Begin
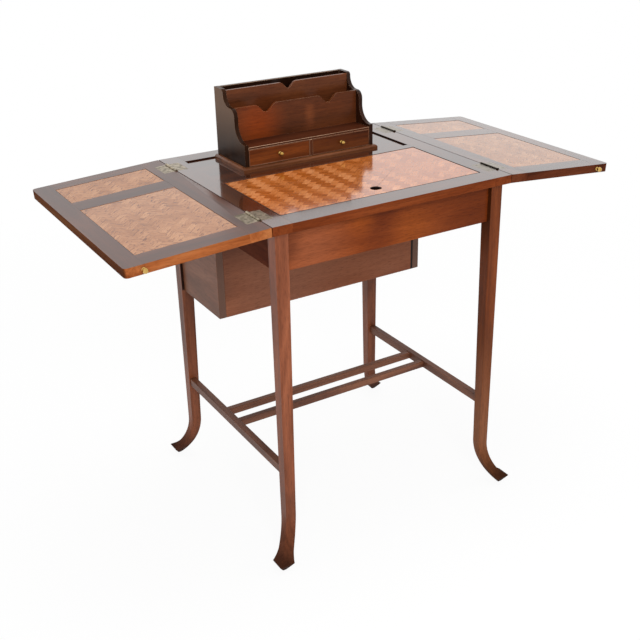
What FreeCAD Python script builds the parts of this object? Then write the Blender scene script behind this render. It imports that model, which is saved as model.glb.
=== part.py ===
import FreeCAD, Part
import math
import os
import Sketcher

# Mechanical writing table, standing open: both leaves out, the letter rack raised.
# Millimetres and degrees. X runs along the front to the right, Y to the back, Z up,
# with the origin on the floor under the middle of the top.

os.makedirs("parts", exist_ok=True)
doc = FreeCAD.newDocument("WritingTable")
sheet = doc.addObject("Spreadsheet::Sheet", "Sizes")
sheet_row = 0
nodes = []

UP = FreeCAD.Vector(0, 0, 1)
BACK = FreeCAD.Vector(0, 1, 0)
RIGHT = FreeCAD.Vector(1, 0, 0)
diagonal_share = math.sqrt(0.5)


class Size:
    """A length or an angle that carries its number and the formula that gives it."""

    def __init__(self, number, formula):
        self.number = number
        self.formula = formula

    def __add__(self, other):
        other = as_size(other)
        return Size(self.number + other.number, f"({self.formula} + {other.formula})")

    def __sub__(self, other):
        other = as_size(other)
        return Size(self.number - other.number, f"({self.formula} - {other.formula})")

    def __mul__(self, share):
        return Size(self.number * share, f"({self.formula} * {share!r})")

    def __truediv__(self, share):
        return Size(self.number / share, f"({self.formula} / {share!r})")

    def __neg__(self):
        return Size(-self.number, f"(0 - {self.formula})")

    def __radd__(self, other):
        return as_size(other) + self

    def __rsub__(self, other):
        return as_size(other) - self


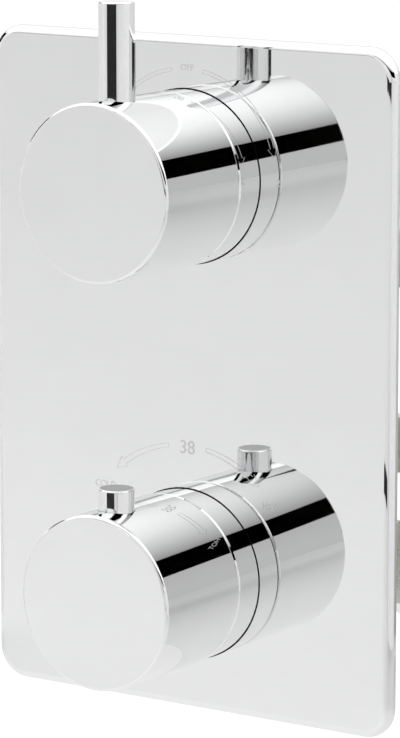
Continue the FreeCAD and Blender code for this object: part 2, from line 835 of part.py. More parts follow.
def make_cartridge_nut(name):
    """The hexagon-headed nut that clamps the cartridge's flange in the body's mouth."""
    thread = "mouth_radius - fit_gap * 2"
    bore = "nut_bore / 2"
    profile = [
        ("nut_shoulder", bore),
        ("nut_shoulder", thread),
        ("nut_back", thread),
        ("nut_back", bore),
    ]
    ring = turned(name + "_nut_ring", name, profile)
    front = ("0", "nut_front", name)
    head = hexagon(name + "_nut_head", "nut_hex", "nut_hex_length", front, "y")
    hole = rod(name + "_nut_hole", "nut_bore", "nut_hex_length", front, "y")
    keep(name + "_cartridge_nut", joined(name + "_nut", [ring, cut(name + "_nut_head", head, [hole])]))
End
- [Directions]:
Your answer should be exactly the lines of the data above, from the first through the line containing "self.formula = formula".

- [Complete response]:
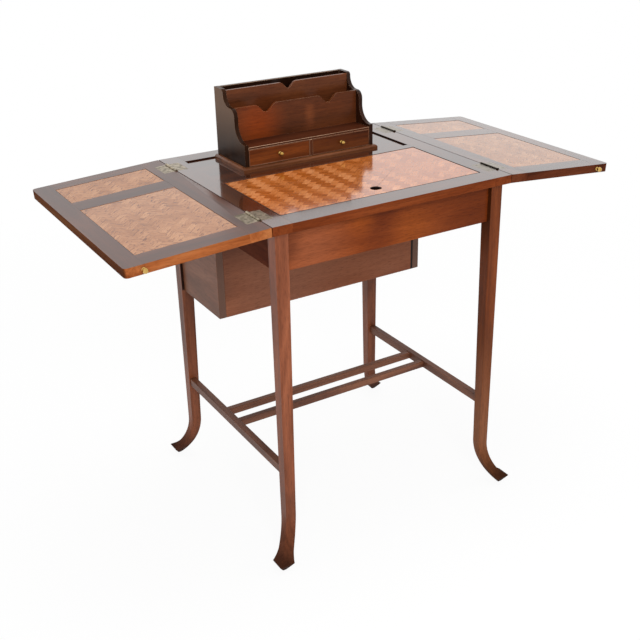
What FreeCAD Python script builds the parts of this object? Then write the Blender scene script behind this render. It imports that model, which is saved as model.glb.
=== part.py ===
import FreeCAD, Part
import math
import os
import Sketcher

# Mechanical writing table, standing open: both leaves out, the letter rack raised.
# Millimetres and degrees. X runs along the front to the right, Y to the back, Z up,
# with the origin on the floor under the middle of the top.

os.makedirs("parts", exist_ok=True)
doc = FreeCAD.newDocument("WritingTable")
sheet = doc.addObject("Spreadsheet::Sheet", "Sizes")
sheet_row = 0
nodes = []

UP = FreeCAD.Vector(0, 0, 1)
BACK = FreeCAD.Vector(0, 1, 0)
RIGHT = FreeCAD.Vector(1, 0, 0)
diagonal_share = math.sqrt(0.5)


class Size:
    """A length or an angle that carries its number and the formula that gives it."""

    def __init__(self, number, formula):
        self.number = number
        self.formula = formula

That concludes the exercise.